We can write $$df=\sum_i\sum_j \frac{\partial f}{\partial D_{ij}}dD_{ij}$$ $$\frac{\partial f}{\partial W_{dc}}=\sum_{i,j} \frac{\partial f}{\partial D_{ij}}\frac{\partial D_{ij}}{\partial W_{dc}}=\sum_j \frac{\partial f}{\partial D_{dj}}\frac{\partial D_{dj}}{\partial W_{dc}}$$ This last equality is true since all terms with $i\neq d$ drop off. Due to the product $D=WX$, we have $$\frac{\partial D_{dj}}{\partial W_{dc}}=X_{cj}$$ and so $$\frac{\partial f}{\partial W_{dc}}=\sum_j \frac{\partial f}{\partial D_{dj}}X_{cj}$$ $$\frac{\partial f}{\partial W_{dc}}=\sum_j \frac{\partial f}{\partial D_{dj}}X_{jc}^T$$

This means that the matrix $\partial f/\partial W$ is the product of $\partial f/\partial D$ and $X^T$. I believe this is what you're trying to grasp, and what's asked of you in the last paragraph of the screenshot. Also, as the next paragraph after the screenshot hints, you could've started out with small matrices to work this out before noticing the pattern, and generalizing as I attempted to do directly in the above proof. The same reasoning proves the second expression as well...

Solution 2:

Like most articles on Machine Learning / Neural Networks, the linked document is an awful mixture of code snippets and poor mathematical notation.

If you read the comments preceding the code snippet, you'll discover that dX does not refer to an increment or differential of $X,$ or to the matrix-by-matrix derivative $\frac{\partial W}{\partial X}.\;$ Instead it is supposed to represent $\frac{\partial \phi}{\partial X}$, i.e. the gradient of an unspecified objective function $\Big({\rm i.e.}\;\phi(D)\Big)$ with respect to one of the factors of the matrix argument: $\;D=WX$.

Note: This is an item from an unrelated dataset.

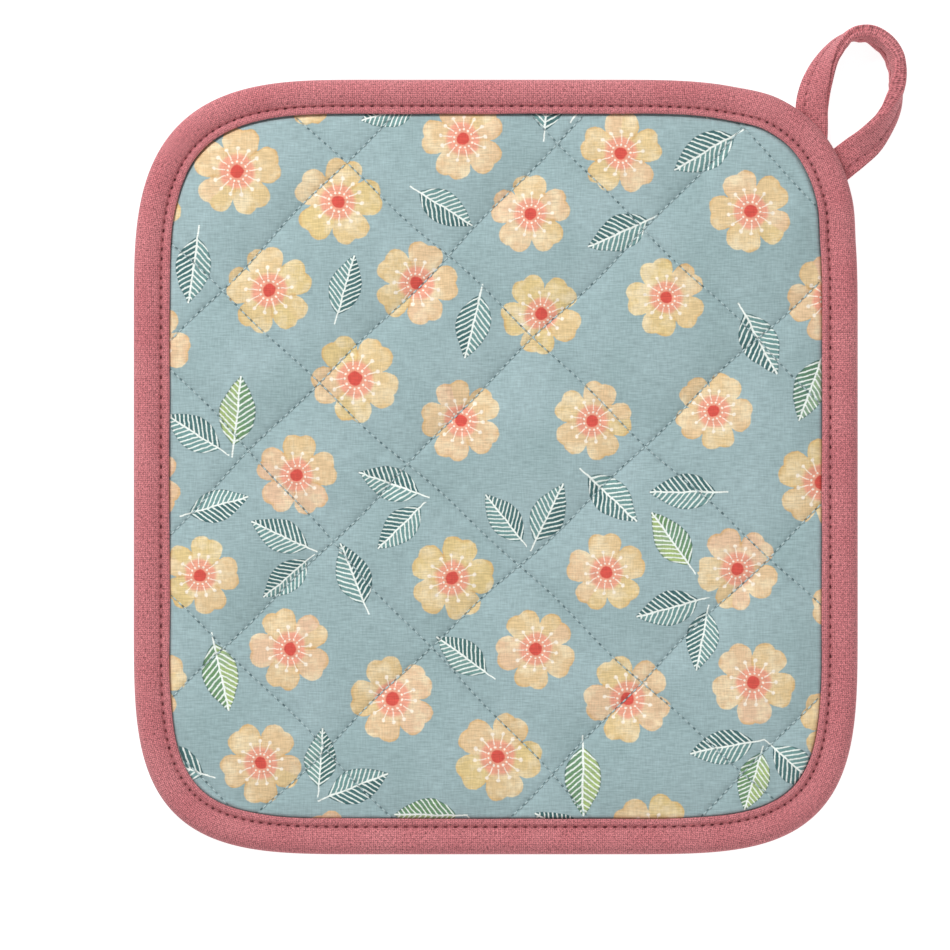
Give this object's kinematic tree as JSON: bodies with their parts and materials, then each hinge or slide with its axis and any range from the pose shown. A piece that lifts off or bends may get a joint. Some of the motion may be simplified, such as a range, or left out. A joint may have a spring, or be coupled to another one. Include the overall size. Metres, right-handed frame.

Likewise, dD does not refer to an increment (or differential) of D but to the gradient $\frac{\partial \phi}{\partial D}$

Here is a short derivation of the mathematical content of the code snippet. $$\eqalign{ D &= WX \\ dD &= dW\,X + W\,dX \quad&\big({\rm differential\,of\,}D\big) \\ \frac{\partial\phi}{\partial D} &= G \quad&\big({\rm gradient\,wrt\,}D\big) \\ d\phi &= G:dD \quad&\big({\rm differential\,of\,}\phi\big) \\ &= G:dW\,X \;+ G:W\,dX \\ &= GX^T\!:dW + W^TG:dX \\ \frac{\partial\phi}{\partial W} &= GX^T \quad&\big({\rm gradient\,wrt\,}W\big) \\ \frac{\partial\phi}{\partial X} &= W^TG \quad&\big({\rm gradient\,wrt\,}X\big) \\ }$$ Unfortunately, the author decided to use the following variable names in the code:

• dD   for $\;\frac{\partial\phi}{\partial D}$
• dX   for $\;\frac{\partial\phi}{\partial X}$
• dW   for $\;\frac{\partial\phi}{\partial W}$

Solution 3:

Just to add to GeorgSaliba's excellent answer, you can see this must be the case intuitively.

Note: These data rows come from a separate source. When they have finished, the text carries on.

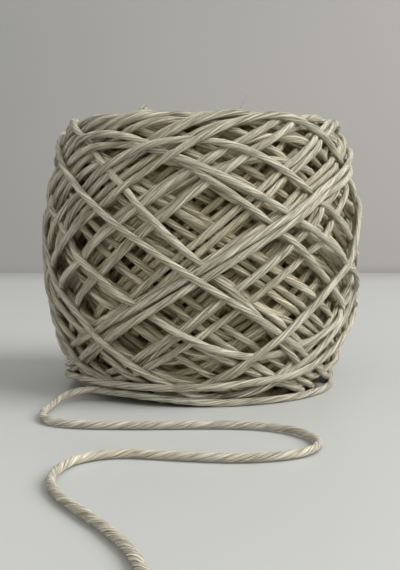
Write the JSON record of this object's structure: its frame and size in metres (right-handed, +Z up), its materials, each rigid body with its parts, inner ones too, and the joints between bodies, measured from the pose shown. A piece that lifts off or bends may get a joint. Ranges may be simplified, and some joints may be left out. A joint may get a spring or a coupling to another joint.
{
  "type": "cord spool",
  "caption": "Barrel-shaped package of thin natural cotton cord, cross-wound on a plain paper tube and standing on its end, with its loose end laid out in curves in front.",
  "frame": {"origin": "middle of the tube's lower end, on the surface that the package stands on", "axes": "+Z up along the tube's bore, -Y towards the side where the loose end lies, +X to the right seen from there"},
  "size_m": [0.137, 0.3147, 0.1137],
  "materials": {
    "tube": "matt spiral-wound paperboard",
    "cord": "undyed soft-twisted cotton, matt and slightly fuzzy"
  },
  "bodies": {
    "root": {"core_tube": "tube", "inner_winding": "cord", "outer_winding": "cord", "loose_tail": "cord"}
  },
  "joints": []
}
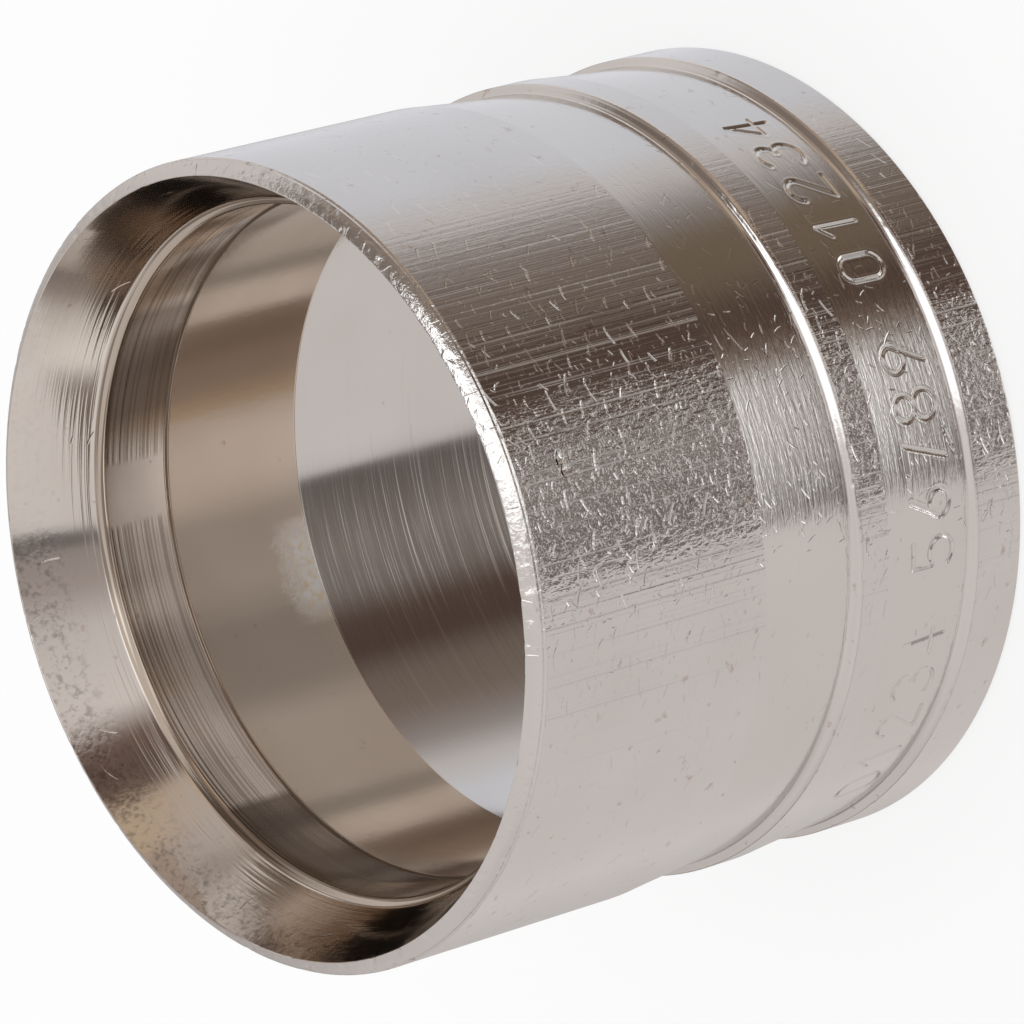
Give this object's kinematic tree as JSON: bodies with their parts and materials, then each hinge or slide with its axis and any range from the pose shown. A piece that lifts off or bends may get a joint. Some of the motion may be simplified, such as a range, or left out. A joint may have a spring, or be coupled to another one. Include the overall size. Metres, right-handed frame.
{
  "type": "pex press sleeve",
  "caption": "Turned metal press sleeve for plastic pipe, with a funnel mouth, a stepped bore and two ramped recesses round the outside.",
  "frame": {"origin": "centre of the rear end face, on the bore axis, where the sleeve stands", "axes": "+Z along the bore axis, from the rear end up to the funnel mouth"},
  "size_m": [0.025, 0.025, 0.0198],
  "materials": {
    "nickel_plated_brass": "bright nickel plate over drawn and turned brass"
  },
  "bodies": {
    "root": {"press_sleeve": "nickel_plated_brass"}
  },
  "joints": []
}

Given a function $f(D)$ with $D=WX$, if all variables were scalars, we clearly have $$\frac{\partial f}{\partial W}=\frac{\partial f}{\partial D}\frac{\partial D}{\partial W}=\frac{\partial f}{\partial D}X$$ Now in the non-scalar case we expect the same exact form, up to some change of multiplication order, transpose, etc., due the non-scalar nature, but the overall form has to reduce to the same form in the scalar case, so it can't really be substantially different from the above.

Now, ${\partial f}/{\partial \bf D}$ in the non-scalar case has the same dimensions of $\bf D$, say a $n \times p$ matrix, but $\bf X$ is an $m × p$ matrix, which means we can't really do the multiplication as it stands. What we can do, is transpose $\bf X$, allowing us to do the multiplication, and giving the correct result of $n \times m$ for ${\partial f}/{\partial \bf W}$ which of course must have the same dimensions as $\bf W$. Thus, we see that we must have: $$\frac{\partial f}{\partial \bf W}=\frac{\partial f}{\partial \bf D}{\bf X}^T$$ One can formalize this into an actual proof, but we'll let this stand as only an intuitive guide for now.

Solution 4:

You note is not correct, you missed the trace function, i.e. $\frac{\partial tr(XA) }{\partial X} = A^T$, check the 'Derivative of traces' section of the Matrix Cookbook.

Having said that, the confusion here is that you are trying to take the derivative w.r.t. a matrix of a MATRIX-VALUED function, the result should be a four-way tensor (array). If you check the Matrix Cookbook, it always talks about SCALAR-VALUED function. So I guess you missed some function here around D, maybe det() or trace(). Otherwise, you have to take derivative of each element of D, which will give you a matrix for each element.